Defendants are often arrested and convicted within an hour, without the benefit of legal representation. Some are given prison sentences while others are given the option of paying a fine.”

A popular actor, Rabilu Musa (Dan Ibro), was arrested for “indecent dancing”!

What I find most chilling is a book-burning ceremony staged in a girls’ school. Book burning, in a school! The government may as well close down the school, for by burning books in front of students, the whole aim of educating them is defeated.

Even individual writers were required to register before writing!

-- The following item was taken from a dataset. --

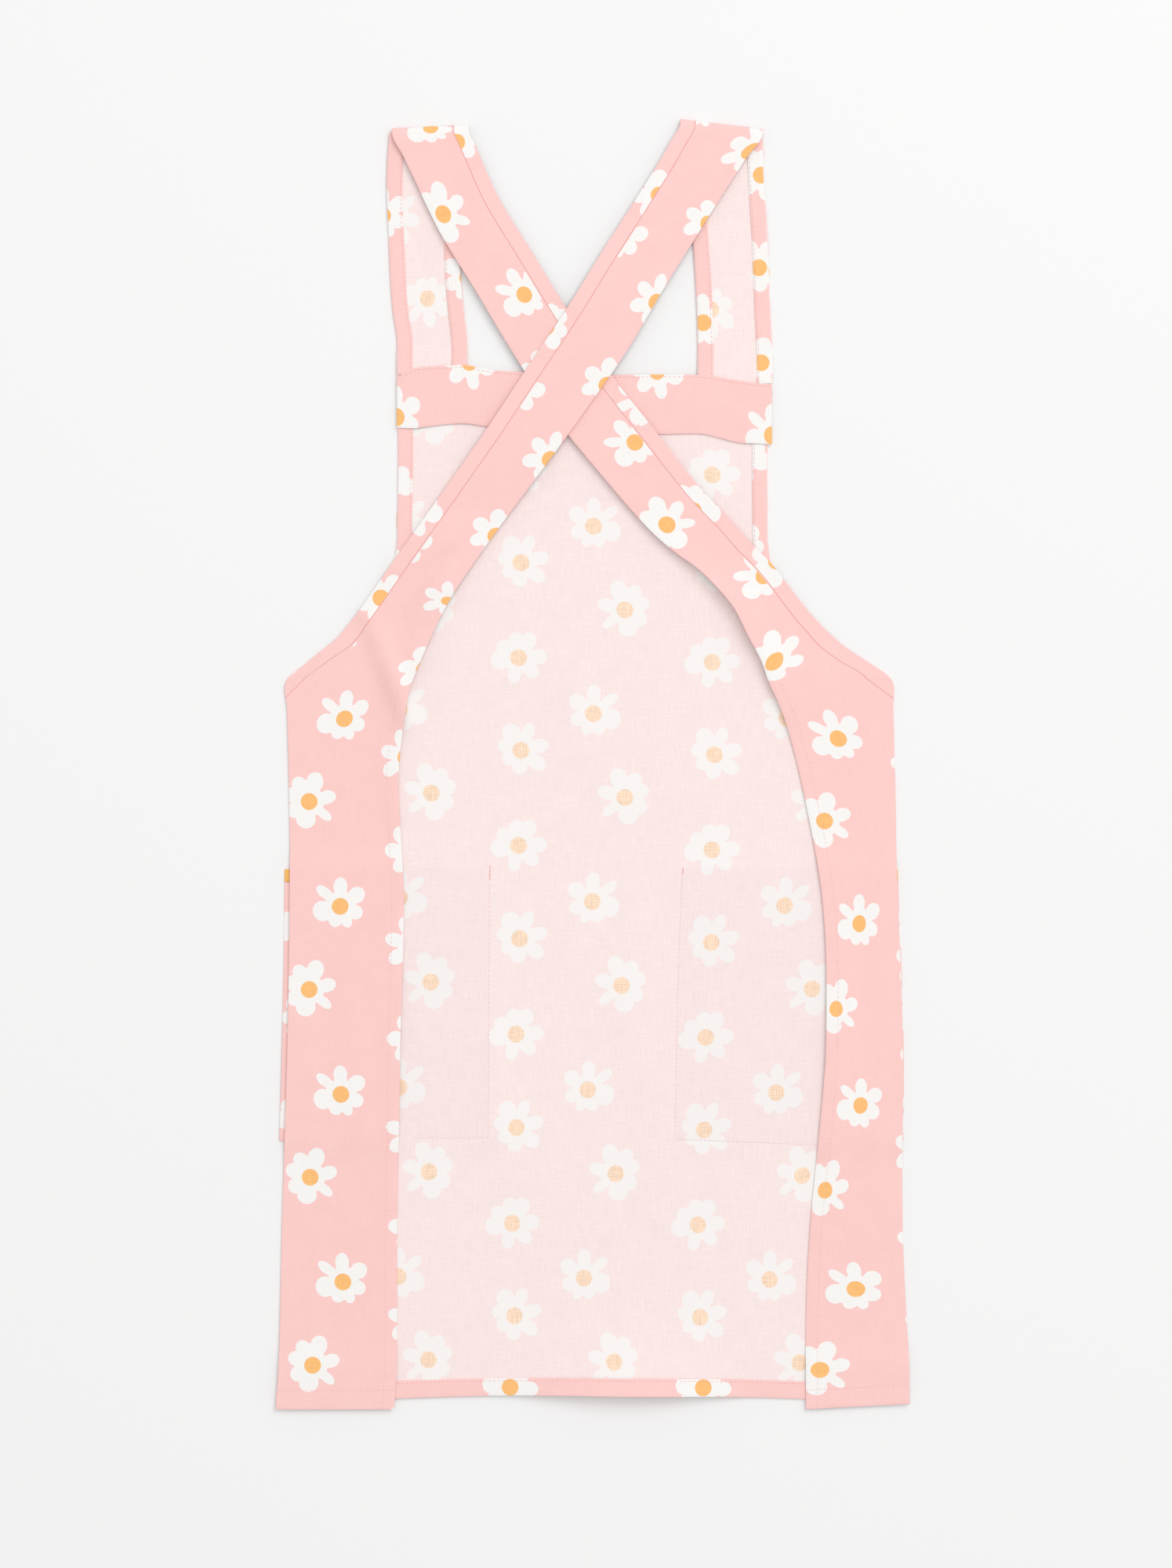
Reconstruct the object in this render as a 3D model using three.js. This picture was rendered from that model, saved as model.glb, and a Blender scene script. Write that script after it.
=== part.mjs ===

The most recent case is the arrest of a former gubernatorial candidate Hamisu Lamido Iyan Tama—a film maker whose film, “Tsintsiya”, is an adaptation of the Hollywood classic, “Westside Story”. He was first arrested in May 2008 for three months and fined 2,500 naira, then in January 2009 he was sentenced to 15 months with a fine of N300,000. It seems in the movie, he acted the role of a governor and carried out an investigation into the causes of sectarian violence.

Here, at last, the government is showing its hand. Whenever an art form begins to go beyond entertainment and to appeal to people’s political consciousness, the people in power become scared. That seems to be the case with Kano.

The question to ask is, are the censors working in the interest of the people, or are they using religion for political ends as we have seen so often in the shari’ah states? Any society that seeks to silence the artist is attacking the people, for often it is only the artist that can articulate the secret hopes and yearnings of the people.